Prime Minister Ranil Wickremesinghe said Colombo would address the issues likely to be raised in the report during next month’s United Nations Human Rights Council meeting in Geneva.

“We (have) got to address the issues that arise from the UN Human Rights report in Geneva,” Wickremesinghe told a local private sector economic forum in the capital.

“It is useless blaming the (Tamil) diaspora,” he said, referring to the previous regime’s allegation that Tamils abroad had orchestrated the UN war crimes investigation against Sri Lanka.

The country’s 37-year guerrilla war ended in 2009, with Sri Lanka’s minority Tamils defeated by the government in a military campaign that left thousands of combatants and civilians killed and wounded.

Many Tamils, including moderate groups, have pressed for an international investigation into allegations that up to 40,000 ethnic Tamils were killed by government forces in the final months of the conflict.

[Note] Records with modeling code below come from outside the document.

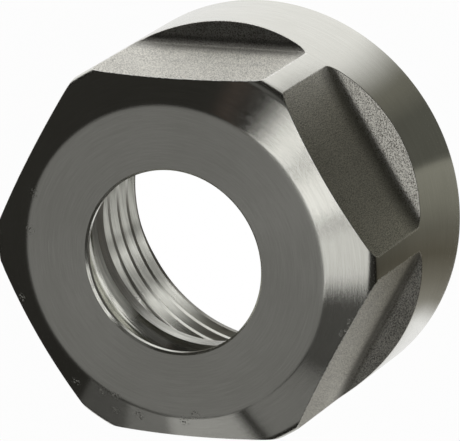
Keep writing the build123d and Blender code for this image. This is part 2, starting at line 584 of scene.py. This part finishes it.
corners = np.concatenate(nut.corners)
normals = np.concatenate(nut.normals)
finishes = np.concatenate(nut.finishes)
grid = np.round(corners.reshape(-1, 3) / WELD).astype(np.int64)
_, first, index = np.unique(grid, axis=0, return_index=True, return_inverse=True)
points = corners.reshape(-1, 3)[first]
index = index.reshape(-1, 4)

faces, face_normals, face_finish = [], [], []
for face, facing, finish in zip(index.tolist(), normals, finishes):
    keep = [k for k in range(4) if face[k] != face[k - 1]]
    if len(keep) > 2 and len({face[k] for k in keep}) == len(keep):
        faces.append([face[k] for k in keep])
        face_normals.extend(facing[keep])
        face_finish.append(finish)

mesh = bpy.data.meshes.new("nut_dressed")
mesh.from_pydata((points * MM).tolist(), [], faces)
mesh.polygons.foreach_set("material_index", face_finish)
mesh.polygons.foreach_set("use_smooth", [True] * len(faces))
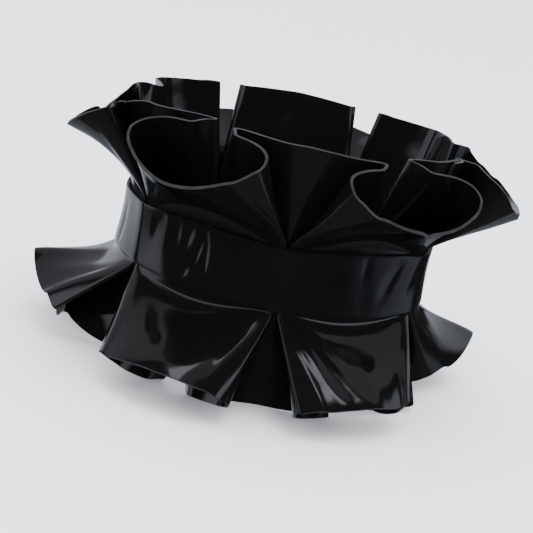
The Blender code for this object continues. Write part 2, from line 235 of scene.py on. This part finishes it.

In June last year, the UN High Commissioner for Human Rights appointed a three-member panel to investigate violations of international humanitarian law by both sides.

The then-government in Colombo refused to co-operate with the panel.

But the new government — which came to power after Maithripala Sirisena defeated strongman president Mahinda Rajapaksa in January presidential elections — has taken a more conciliatory stance with the UN.

Many Western diplomats expect the impending UN report to identify scores of individuals of the former regime accused of grave rights abuses.

Sri Lanka will elect a new parliament on Aug.17, before the UN report is published, with Wickremesinghe seeking re-election on a pledge of ethnic reconciliation and economic growth.

The government is also expected to launch its own war crimes investigation in mid-September after months of delays.

Wickremesinghe said the country needed to move ahead after healing the wounds of war.

“People want to know if our judiciary is working. And that is a valid question which we ourselves asked at the last presidential election (in January) and the people’s resounding answer was ‘no’.”